*To be done*
Lines that contain the string "materials" are to be copied; leave out all others.

*Dataset extract*
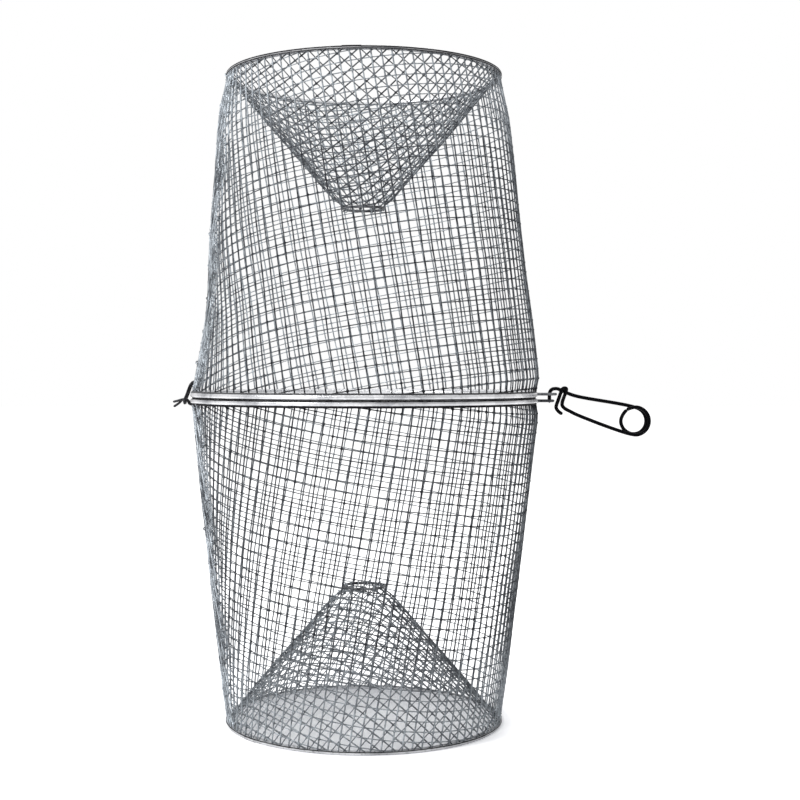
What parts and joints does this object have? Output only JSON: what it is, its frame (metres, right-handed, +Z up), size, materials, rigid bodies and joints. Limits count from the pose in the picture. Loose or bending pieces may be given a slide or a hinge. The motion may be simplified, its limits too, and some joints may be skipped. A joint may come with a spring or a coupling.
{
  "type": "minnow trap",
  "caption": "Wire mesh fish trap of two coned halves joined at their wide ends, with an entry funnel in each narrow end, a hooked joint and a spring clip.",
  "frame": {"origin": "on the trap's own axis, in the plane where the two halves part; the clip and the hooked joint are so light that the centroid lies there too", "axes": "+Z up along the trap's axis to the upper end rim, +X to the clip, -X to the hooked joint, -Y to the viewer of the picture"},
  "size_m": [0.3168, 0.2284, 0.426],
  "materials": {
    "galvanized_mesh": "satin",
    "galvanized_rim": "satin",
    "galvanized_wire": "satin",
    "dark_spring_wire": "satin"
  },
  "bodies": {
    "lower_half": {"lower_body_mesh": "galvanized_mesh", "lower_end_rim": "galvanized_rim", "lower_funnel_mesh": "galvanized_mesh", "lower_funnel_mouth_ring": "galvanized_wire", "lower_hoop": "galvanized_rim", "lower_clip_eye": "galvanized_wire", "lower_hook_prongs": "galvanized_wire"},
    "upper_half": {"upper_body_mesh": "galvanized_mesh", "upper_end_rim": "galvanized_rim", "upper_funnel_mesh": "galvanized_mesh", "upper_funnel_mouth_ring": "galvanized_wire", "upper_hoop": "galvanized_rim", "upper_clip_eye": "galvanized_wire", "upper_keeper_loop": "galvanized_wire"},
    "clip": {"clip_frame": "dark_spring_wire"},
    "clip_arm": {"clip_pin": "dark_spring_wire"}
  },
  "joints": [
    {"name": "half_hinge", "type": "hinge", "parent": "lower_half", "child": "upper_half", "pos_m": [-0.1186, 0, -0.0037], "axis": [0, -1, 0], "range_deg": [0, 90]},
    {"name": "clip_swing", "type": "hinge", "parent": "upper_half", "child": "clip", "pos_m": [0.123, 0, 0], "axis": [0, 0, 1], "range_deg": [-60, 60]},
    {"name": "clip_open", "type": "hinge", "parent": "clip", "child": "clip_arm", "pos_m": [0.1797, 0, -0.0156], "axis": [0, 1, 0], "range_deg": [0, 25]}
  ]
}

*Final result*
What parts and joints does this object have? Output only JSON: what it is, its frame (metres, right-handed, +Z up), size, materials, rigid bodies and joints. Limits count from the pose in the picture. Loose or bending pieces may be given a slide or a hinge. The motion may be simplified, its limits too, and some joints may be skipped. A joint may come with a spring or a coupling.
  "materials": {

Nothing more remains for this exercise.